INFORMATION PROVIDED ::
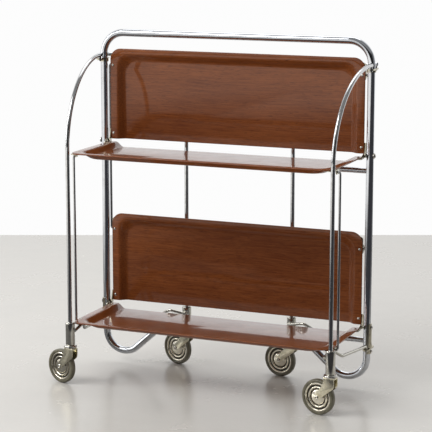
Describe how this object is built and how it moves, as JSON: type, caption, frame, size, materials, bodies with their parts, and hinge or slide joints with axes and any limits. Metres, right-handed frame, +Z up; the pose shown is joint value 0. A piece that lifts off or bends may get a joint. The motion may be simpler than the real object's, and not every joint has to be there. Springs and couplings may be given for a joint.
{
  "type": "folding tea trolley",
  "caption": "Folding tea trolley: a bent-tube frame with moulded trays hinged on both sides, held up by swinging gate legs on castors.",
  "frame": {"origin": "on the floor, midway between the two uprights", "axes": "+Z up, +X along the trays towards the right-hand upright, -Y towards the trays that are let down"},
  "size_m": [0.6813, 0.2742, 0.7575],
  "materials": {
    "chrome_tube": "bright chrome plate",
    "chrome_rod": "bright plated wire",
    "tray_laminate": "satin, reddish brown with fine grain along the length",
    "bright_rivet": "bright turned steel",
    "zinc_sheet": "zinc plate, dulled",
    "zinc_leg": "polished zinc plate",
    "bright_stem": "bright turned steel",
    "zinc_fork": "zinc plate with a faint yellow tone",
    "wheel_centre": "zinc plate, with stepped rings",
    "tyre_rubber": "olive grey rubber, a little worn"
  },
  "bodies": {
    "frame": {"frame_tube": "chrome_tube", "upper_cross_tube": "chrome_tube", "lower_cross_tube": "chrome_tube", "tray_hinge_pins": "bright_rivet", "hinge_pin_washers": "bright_rivet", "foot_bracket_rivets": "bright_rivet", "gate_head_brackets": "zinc_sheet", "gate_foot_brackets": "zinc_sheet"},
    "front_upper_leaf": {"front_upper_tray": "tray_laminate", "front_upper_hinge_brackets": "zinc_sheet", "front_upper_corner_brackets": "zinc_sheet", "front_upper_tray_rivets": "bright_rivet"},
    "front_lower_leaf": {"front_lower_tray": "tray_laminate", "front_lower_hinge_brackets": "zinc_sheet", "front_lower_corner_brackets": "zinc_sheet", "front_lower_tray_rivets": "bright_rivet"},
    "front_right_link": {"front_right_link_rod": "chrome_rod"},
    "front_left_link": {"front_left_link_rod": "chrome_rod"},
    "rear_upper_leaf": {"rear_upper_tray": "tray_laminate", "rear_upper_hinge_brackets": "zinc_sheet", "rear_upper_corner_brackets": "zinc_sheet", "rear_upper_tray_rivets": "bright_rivet"},
    "rear_lower_leaf": {"rear_lower_tray": "tray_laminate", "rear_lower_hinge_brackets": "zinc_sheet", "rear_lower_corner_brackets": "zinc_sheet", "rear_lower_tray_rivets": "bright_rivet"},
    "rear_right_link": {"rear_right_link_rod": "chrome_rod"},
    "rear_left_link": {"rear_left_link_rod": "chrome_rod"},
    "front_left_gate": {"front_left_leg_tube": "chrome_tube", "front_left_leg_sleeve": "zinc_leg", "front_left_leg_stay": "zinc_leg", "front_left_castor_stem": "bright_stem"},
    "front_left_castor": {"front_left_castor_fork": "zinc_fork", "front_left_castor_axle": "bright_rivet"},
    "front_left_castor_wheel_set": {"front_left_castor_wheel": "wheel_centre", "front_left_castor_tyre": "tyre_rubber"},
    "front_right_gate": {"front_right_leg_tube": "chrome_tube", "front_right_leg_sleeve": "zinc_leg", "front_right_leg_stay": "zinc_leg", "front_right_castor_stem": "bright_stem"},
    "front_right_castor": {"front_right_castor_fork": "zinc_fork", "front_right_castor_axle": "bright_rivet"},
    "front_right_castor_wheel_set": {"front_right_castor_wheel": "wheel_centre", "front_right_castor_tyre": "tyre_rubber"},
    "rear_left_gate": {"rear_left_leg_tube": "chrome_tube", "rear_left_leg_sleeve": "zinc_leg", "rear_left_leg_stay": "zinc_leg", "rear_left_castor_stem": "bright_stem"},
    "rear_left_castor": {"rear_left_castor_fork": "zinc_fork", "rear_left_castor_axle": "bright_rivet"},
    "rear_left_castor_wheel_set": {"rear_left_castor_wheel": "wheel_centre", "rear_left_castor_tyre": "tyre_rubber"},
    "rear_right_gate": {"rear_right_leg_tube": "chrome_tube", "rear_right_leg_sleeve": "zinc_leg", "rear_right_leg_stay": "zinc_leg", "rear_right_castor_stem": "bright_stem"},
    "rear_right_castor": {"rear_right_castor_fork": "zinc_fork", "rear_right_castor_axle": "bright_rivet"},
    "rear_right_castor_wheel_set": {"rear_right_castor_wheel": "wheel_centre", "rear_right_castor_tyre": "tyre_rubber"}
  },
  "joints": [
    {"name": "front_upper_leaf_hinge", "type": "hinge", "parent": "frame", "child": "front_upper_leaf", "pos_m": [0, 0, 0.51], "axis": [-1, 0, 0], "range_deg": [0, 90]},
    {"name": "front_lower_leaf_hinge", "type": "hinge", "parent": "frame", "child": "front_lower_leaf", "pos_m": [0, 0, 0.141], "axis": [-1, 0, 0], "range_deg": [0, 90]},
    {"name": "front_right_link_pivot", "type": "hinge", "parent": "front_upper_leaf", "child": "front_right_link", "pos_m": [0.3002, -0.168, 0.5004], "axis": [-1, 0, 0], "range_deg": [-90, 0]},
    {"name": "front_left_link_pivot", "type": "hinge", "parent": "front_upper_leaf", "child": "front_left_link", "pos_m": [-0.3002, -0.168, 0.5004], "axis": [-1, 0, 0], "range_deg": [-90, 0]},
    {"name": "rear_upper_leaf_hinge", "type": "hinge", "parent": "frame", "child": "rear_upper_leaf", "pos_m": [0, 0, 0.51], "axis": [-1, 0, 0], "range_deg": [-0.1, 0.2]},
    {"name": "rear_lower_leaf_hinge", "type": "hinge", "parent": "frame", "child": "rear_lower_leaf", "pos_m": [0, 0, 0.141], "axis": [-1, 0, 0], "range_deg": [-0.1, 0.2]},
    {"name": "rear_right_link_pivot", "type": "hinge", "parent": "rear_upper_leaf", "child": "rear_right_link", "pos_m": [0.3002, 0.0096, 0.678], "axis": [-1, 0, 0], "range_deg": [-0.2, 0.1]},
    {"name": "rear_left_link_pivot", "type": "hinge", "parent": "rear_upper_leaf", "child": "rear_left_link", "pos_m": [-0.3002, 0.0096, 0.678], "axis": [-1, 0, 0], "range_deg": [-0.2, 0.1]},
    {"name": "front_left_gate_swing", "type": "hinge", "parent": "frame", "child": "front_left_gate", "pos_m": [-0.312, -0.0162, 0.141], "axis": [0, 0, -1], "range_deg": [-0.2, 1]},
    {"name": "front_left_castor_swivel", "type": "hinge", "parent": "front_left_gate", "child": "front_left_castor", "pos_m": [-0.297, -0.203, 0.081], "axis": [0, 0, 1], "continuous": true},
    {"name": "front_left_castor_roll", "type": "hinge", "parent": "front_left_castor", "child": "front_left_castor_wheel_set", "pos_m": [-0.32315, -0.1945, 0.0375], "axis": [-0.309, -0.9511, 0], "continuous": true},
    {"name": "front_right_gate_swing", "type": "hinge", "parent": "frame", "child": "front_right_gate", "pos_m": [0.312, -0.0162, 0.141], "axis": [0, 0, 1], "range_deg": [-0.2, 1]},
    {"name": "front_right_castor_swivel", "type": "hinge", "parent": "front_right_gate", "child": "front_right_castor", "pos_m": [0.297, -0.203, 0.081], "axis": [0, 0, 1], "continuous": true},
    {"name": "front_right_castor_roll", "type": "hinge", "parent": "front_right_castor", "child": "front_right_castor_wheel_set", "pos_m": [0.2701, -0.19728, 0.0375], "axis": [-0.2079, -0.9781, 0], "continuous": true},
    {"name": "rear_left_gate_swing", "type": "hinge", "parent": "frame", "child": "rear_left_gate", "pos_m": [-0.312, 0.0162, 0.141], "axis": [0, 0, 1], "range_deg": [0, 80.5]},
    {"name": "rear_left_castor_swivel", "type": "hinge", "parent": "rear_left_gate", "child": "rear_left_castor", "pos_m": [-0.12529, 0.03224, 0.081], "axis": [0, 0, 1], "continuous": true},
    {"name": "rear_left_castor_roll", "type": "hinge", "parent": "rear_left_castor", "child": "rear_left_castor_wheel_set", "pos_m": [-0.15151, 0.04051, 0.0375], "axis": [-0.3007, -0.9537, 0], "continuous": true},
    {"name": "rear_right_gate_swing", "type": "hinge", "parent": "frame", "child": "rear_right_gate", "pos_m": [0.312, 0.0162, 0.141], "axis": [0, 0, -1], "range_deg": [0, 80.5]},
    {"name": "rear_right_castor_swivel", "type": "hinge", "parent": "rear_right_gate", "child": "rear_right_castor", "pos_m": [0.12529, 0.03224, 0.081], "axis": [0, 0, 1], "continuous": true},
    {"name": "rear_right_castor_roll", "type": "hinge", "parent": "rear_right_castor", "child": "rear_right_castor_wheel_set", "pos_m": [0.09825, 0.03725, 0.0375], "axis": [-0.1822, -0.9833, 0], "continuous": true}
  ],
  "couplings": [
    {"joint": "front_lower_leaf_hinge", "follows": "front_upper_leaf_hinge", "ratio": 1},
    {"joint": "front_right_link_pivot", "follows": "front_upper_leaf_hinge", "ratio": -1},
    {"joint": "front_left_link_pivot", "follows": "front_upper_leaf_hinge", "ratio": -1},
    {"joint": "rear_lower_leaf_hinge", "follows": "rear_upper_leaf_hinge", "ratio": 1},
    {"joint": "rear_right_link_pivot", "follows": "rear_upper_leaf_hinge", "ratio": -1},
    {"joint": "rear_left_link_pivot", "follows": "rear_upper_leaf_hinge", "ratio": -1}
  ]
}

WHAT THE TASK ASKS :: Count the lines of the data that include the string "materials", and give only that number.

EXERCISE RESULT :: 2